AYO has R5.3bn in offers for its shares
Placement is oversubscribed
A PRIVATE placement by AYO Technology Solutions was significantly oversubscribed, with offers worth R5.3 billion received for shares in the majority black-owned ICT company, 23 percent more than the company wanted to raise.
The company, which is a spin-off of African Empowerment Equity Investments (AEEI), said earlier this month it would undertake the private placement by way of an offer to invited investors to subscribe for private placement shares in AYO Technology at R43 a share, thereby raising R4.3bn.
Khalid Abdulla, chief executive of AEEI, said yesterday that the amount it was seeking to raise in the private placement would not be increased and successful invited investors would be advised of their allocations by yesterday.
“AYO Technology is pleased to announce that it received strong demand for its private placement that closed on Friday, with the book being oversubscribed.
“AYO Technology received irrevocable commitments from invited investors to subscribe for shares in AYO Technology to the value of R5.3bn, well in excess of the R4.3bn sought to be raised in terms of the private placement,” Abdulla said.
The private placement will reduce AEEI’s shareholding in AYO from 69.55 percent following the broad-based black economic empowerment consortium share issue, to about 49 percent on the listing date.
AEEI has already successfully listed Premier Fishing and Brands separately on the main board of the JSE this year.

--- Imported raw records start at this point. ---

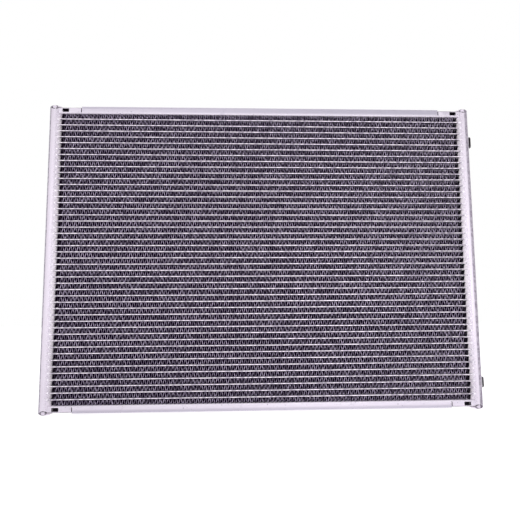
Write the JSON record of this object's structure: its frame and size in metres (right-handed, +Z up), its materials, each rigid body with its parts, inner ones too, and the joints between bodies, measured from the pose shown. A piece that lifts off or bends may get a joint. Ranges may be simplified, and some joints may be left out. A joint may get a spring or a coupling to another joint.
{
  "type": "air conditioning condenser",
  "caption": "Upright flat aluminium heat exchanger with round side headers, flat tubes, folded fins, channel side plates and two plugged side ports.",
  "frame": {"origin": "middle of the lower side plate's rear flange face, in the plane where the condenser is held", "axes": "+X along the tubes towards the header with the ports, +Y out of the back, +Z up; the front of the core faces -Y"},
  "size_m": [0.6917, 0.0395, 0.488],
  "materials": {
    "header_pipe": "satin, as brazed",
    "side_plate": "satin, as brazed",
    "port_block": "machined, as brazed",
    "port_plug": "moulded black",
    "tube_and_fin": "matt, as brazed"
  },
  "bodies": {
    "root": {"left_header": "header_pipe", "right_header": "header_pipe", "left_header_top_cap": "header_pipe", "left_header_bottom_cap": "header_pipe", "right_header_top_cap": "header_pipe", "right_header_bottom_cap": "header_pipe", "right_header_baffle": "header_pipe", "top_side_plate": "side_plate", "bottom_side_plate": "side_plate", "inlet_port_block": "port_block", "outlet_port_block": "port_block", "inlet_port_plug": "port_plug", "outlet_port_plug": "port_plug", "tube_and_fins_01": "tube_and_fin", "tube_and_fins_02": "tube_and_fin", "tube_and_fins_03": "tube_and_fin", "tube_and_fins_04": "tube_and_fin", "tube_and_fins_05": "tube_and_fin", "tube_and_fins_06": "tube_and_fin", "tube_and_fins_07": "tube_and_fin", "tube_and_fins_08": "tube_and_fin", "tube_and_fins_09": "tube_and_fin", "tube_and_fins_10": "tube_and_fin", "tube_and_fins_11": "tube_and_fin", "tube_and_fins_12": "tube_and_fin", "tube_and_fins_13": "tube_and_fin", "tube_and_fins_14": "tube_and_fin", "tube_and_fins_15": "tube_and_fin", "tube_and_fins_16": "tube_and_fin", "tube_and_fins_17": "tube_and_fin", "tube_and_fins_18": "tube_and_fin", "tube_and_fins_19": "tube_and_fin", "tube_and_fins_20": "tube_and_fin", "tube_and_fins_21": "tube_and_fin", "tube_and_fins_22": "tube_and_fin", "tube_and_fins_23": "tube_and_fin", "tube_and_fins_24": "tube_and_fin", "tube_and_fins_25": "tube_and_fin", "tube_and_fins_26": "tube_and_fin", "tube_and_fins_27": "tube_and_fin", "tube_and_fins_28": "tube_and_fin", "tube_and_fins_29": "tube_and_fin", "tube_and_fins_30": "tube_and_fin", "tube_and_fins_31": "tube_and_fin", "tube_and_fins_32": "tube_and_fin", "tube_and_fins_33": "tube_and_fin", "tube_and_fins_34": "tube_and_fin", "tube_and_fins_35": "tube_and_fin", "tube_and_fins_36": "tube_and_fin", "tube_and_fins_37": "tube_and_fin", "tube_and_fins_38": "tube_and_fin", "tube_and_fins_39": "tube_and_fin", "tube_and_fins_40": "tube_and_fin", "tube_and_fins_41": "tube_and_fin", "tube_and_fins_42": "tube_and_fin", "tube_and_fins_43": "tube_and_fin", "tube_and_fins_44": "tube_and_fin", "tube_and_fins_45": "tube_and_fin", "tube_and_fins_46": "tube_and_fin"}
  },
  "joints": []
}
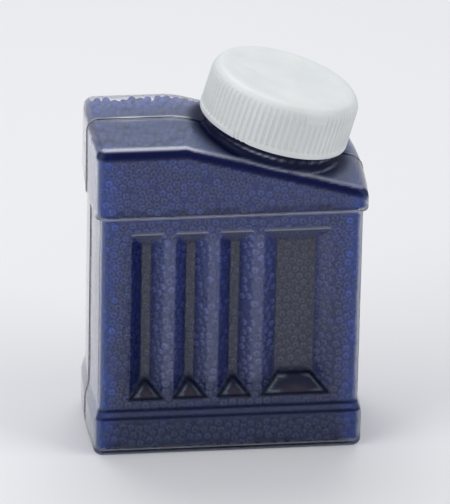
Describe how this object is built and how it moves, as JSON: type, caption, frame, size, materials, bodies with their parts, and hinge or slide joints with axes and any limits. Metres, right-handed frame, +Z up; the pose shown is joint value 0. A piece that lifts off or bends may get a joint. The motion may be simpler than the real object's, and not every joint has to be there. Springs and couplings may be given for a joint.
{
  "type": "bead-filled storage bottle",
  "caption": "Clear moulded bottle with a leaning wide neck and grip channels, full of loose blue drying beads, closed by a ribbed screw cap with a liner.",
  "frame": {"origin": "middle of the base, on the surface the bottle stands on", "axes": "+Z up; +X along the width towards the low end of the shoulder, which the neck leans towards; the mould's parting plane is the XZ plane and the front panel faces -Y"},
  "size_m": [0.1028, 0.0562, 0.1468],
  "materials": {
    "clear_plastic": "clear, glossy",
    "beads": "glassy blue beads",
    "liner": "foamed white",
    "cap_plastic": "satin off-white"
  },
  "bodies": {
    "bottle": {"bottle": "clear_plastic", "bead_bed": "beads"},
    "liner": {"cap_liner": "liner"},
    "cap": {"cap": "cap_plastic"}
  },
  "joints": [
    {"name": "cap_lift", "type": "slide", "parent": "bottle", "child": "liner", "axis": [0.2706, 0, 0.9627], "range_m": [0, 0.0053]},
    {"name": "cap_turn", "type": "hinge", "parent": "liner", "child": "cap", "pos_m": [0.0174, 0, 0.1216], "axis": [0.2706, 0, 0.9627], "range_deg": [0, 450]}
  ],
  "couplings": [
    {"joint": "cap_lift", "follows": "cap_turn", "m_per_rad": 0.0006737}
  ]
}
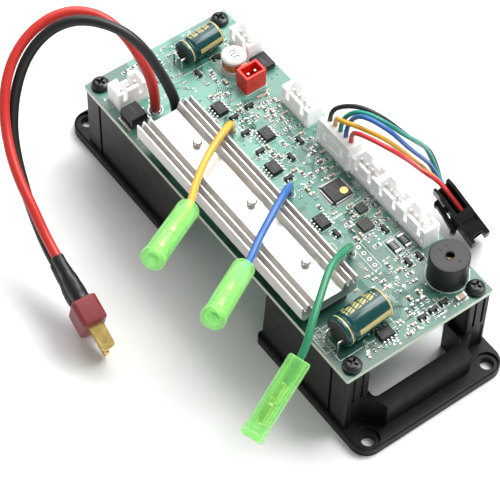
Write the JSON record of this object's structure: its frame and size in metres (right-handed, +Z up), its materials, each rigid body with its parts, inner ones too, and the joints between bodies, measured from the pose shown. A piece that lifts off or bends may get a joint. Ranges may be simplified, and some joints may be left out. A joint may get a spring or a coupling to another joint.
{
  "type": "motor speed controller",
  "caption": "Motor controller board on a black moulded bracket, with finned heatsink, signal headers, buzzer, battery leads and plug, sleeved phase leads and a latching wire harness",
  "frame": {"origin": "centre of the bracket's underside, on the surface it stands on", "axes": "+X along the board's long side towards the buzzer end, +Y across the board towards the signal headers, +Z up"},
  "size_m": [0.1504, 0.1221, 0.0636],
  "materials": {
    "bracket": "satin moulded",
    "board": "solder mask",
    "black_screw": "black",
    "steel_screw": "bright",
    "heatsink": "satin extruded",
    "pad": "matt",
    "chip": "moulded",
    "lead_metal": "tinned",
    "gold_pin": "bright",
    "ceramic": "fired",
    "resistor": "glazed",
    "can": "printed film",
    "bung": "matt",
    "ferrite": "matt",
    "copper": "enamelled",
    "buzzer": "satin",
    "nylon": "natural nylon",
    "red_nylon": "red nylon",
    "connector_black": "satin",
    "red_silicone": "satin",
    "black_silicone": "satin",
    "plug": "moulded",
    "shrink": "matt",
    "yellow_wire": "satin",
    "blue_wire": "satin",
    "green_wire": "satin",
    "teal_wire": "satin",
    "sleeve": "clear fluorescent"
  },
  "bodies": {
    "controller": {"mounting_bracket": "bracket", "circuit_board": "board", "board_screws": "black_screw", "heatsink_screws": "steel_screw", "heatsink_nuts": "steel_screw", "heatsink": "heatsink", "thermal_pad": "pad", "mosfet_bodies": "chip", "mosfet_tabs_and_leads": "lead_metal", "gate_driver_bodies": "chip", "gate_driver_leads": "lead_metal", "microcontroller_body": "chip", "microcontroller_leads": "lead_metal", "leadless_chips": "chip", "transistor_bodies": "chip", "transistor_leads": "lead_metal", "power_transistor_bodies": "chip", "power_transistor_leads": "lead_metal", "sense_resistors": "resistor", "chip_resistors": "resistor", "chip_capacitors": "ceramic", "capacitor_cans": "can", "capacitor_bungs": "bung", "capacitor_legs": "lead_metal", "inductor_core": "ferrite", "inductor_winding": "copper", "buzzer_housing": "buzzer", "buzzer_element": "copper", "signal_headers": "nylon", "charge_header": "red_nylon", "power_switch_header": "nylon", "header_pins": "gold_pin", "harness_plug": "nylon", "harness_connector": "connector_black", "harness_contacts": "gold_pin", "harness_wire_black": "black_silicone", "harness_wire_yellow": "yellow_wire", "harness_wire_green": "teal_wire", "harness_wire_blue": "blue_wire", "harness_wire_red": "red_silicone", "battery_plug_body": "plug", "battery_plug_blades": "gold_pin", "lead_shrink_sleeves": "shrink", "battery_lead_red": "red_silicone", "battery_lead_black": "black_silicone", "phase_lead_yellow": "yellow_wire", "phase_lead_blue": "blue_wire", "phase_lead_green": "green_wire", "bullet_contacts": "gold_pin"},
    "yellow_sleeve": {"sleeve_yellow": "sleeve"},
    "blue_sleeve": {"sleeve_blue": "sleeve"},
    "green_sleeve": {"sleeve_green": "sleeve"},
    "latch_lever": {"latch_lever": "connector_black"}
  },
  "joints": [
    {"name": "yellow_sleeve_slide", "type": "slide", "parent": "controller", "child": "yellow_sleeve", "axis": [0.4872, -0.8349, 0.256], "range_m": [-0.0035, 0]},
    {"name": "blue_sleeve_slide", "type": "slide", "parent": "controller", "child": "blue_sleeve", "axis": [0.5173, -0.7943, 0.3186], "range_m": [-0.0035, 0]},
    {"name": "green_sleeve_slide", "type": "slide", "parent": "controller", "child": "green_sleeve", "axis": [0.2585, -0.8408, -0.4756], "range_m": [-0.0035, 0]},
    {"name": "latch_lever_hinge", "type": "hinge", "parent": "controller", "child": "latch_lever", "pos_m": [0.02578, 0.04246, 0.01147], "axis": [0.3587, -0.3627, 0.8601], "range_deg": [-6, 0], "stiffness_Nm_per_rad": 0.02}
  ]
}
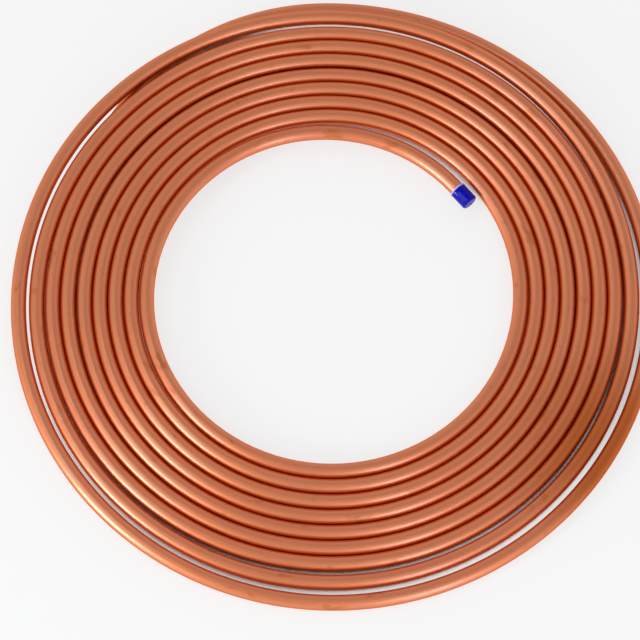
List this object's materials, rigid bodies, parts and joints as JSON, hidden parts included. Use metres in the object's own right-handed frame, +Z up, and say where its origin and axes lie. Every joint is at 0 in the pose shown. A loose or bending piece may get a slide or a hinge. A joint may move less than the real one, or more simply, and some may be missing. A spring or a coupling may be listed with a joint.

The subsidiary raised R526 million capital through the issue of new shares on the listing date. AYO will list in the “Computer Services” sector of the main board of the JSE on Thursday.
AYO companies have international partnerships with leading technology suppliers, including InterSystems Corporation, JAC (UK), Microsoft and Fujitsu Computers.
The group also holds a 30 percent stake in British Telecoms SA.
AYO currently holds a 25 percent market share of the South African public hospital sector and manages the country’s national health laboratories.
The group also boasts blue chip clients and partners, such as all the major banks, Nokia, Siemens, Cisco, and Microsoft.
Little attention Asief Mohamed, the chief investment officer at Aeon Investment Management, said investors would pay little attention to the scandal engulfing JSE-listed companies but would fixate their attention on AYO’s profitability and valuation.
“There is going to be a lot of investment in the ICT and IT sector as companies and government look to the sector to improve their efficiencies and processes.
“This means there are good prospects for a company like AYO,” Mohamed said.
AEEI said in financial results for the six months to February said that its ICT division grew organically in the period.
The division’s revenue for this reporting period increased by 119 percent to R234 million, while operating profit grew 17 percent to R197m.
AEEI’s ICT arm has already acquired 51 percent of the equity and voting interests of Headset Solutions and a 57 percent equity and voting interest in Puleng Technologies in recent months. “AYO Technology’s growth strategy will be enabled by the capital raised pursuant to the private placement.
“The capital raised, the strategic relationship with BT and the strong acquisition pipeline will enable AYO Technology to be one of the most empowered multidiscipline ICT groups with a full suite of products and services that is able to deliver turnkey ICT solutions to any client,” AYO said in its pre-listing statement.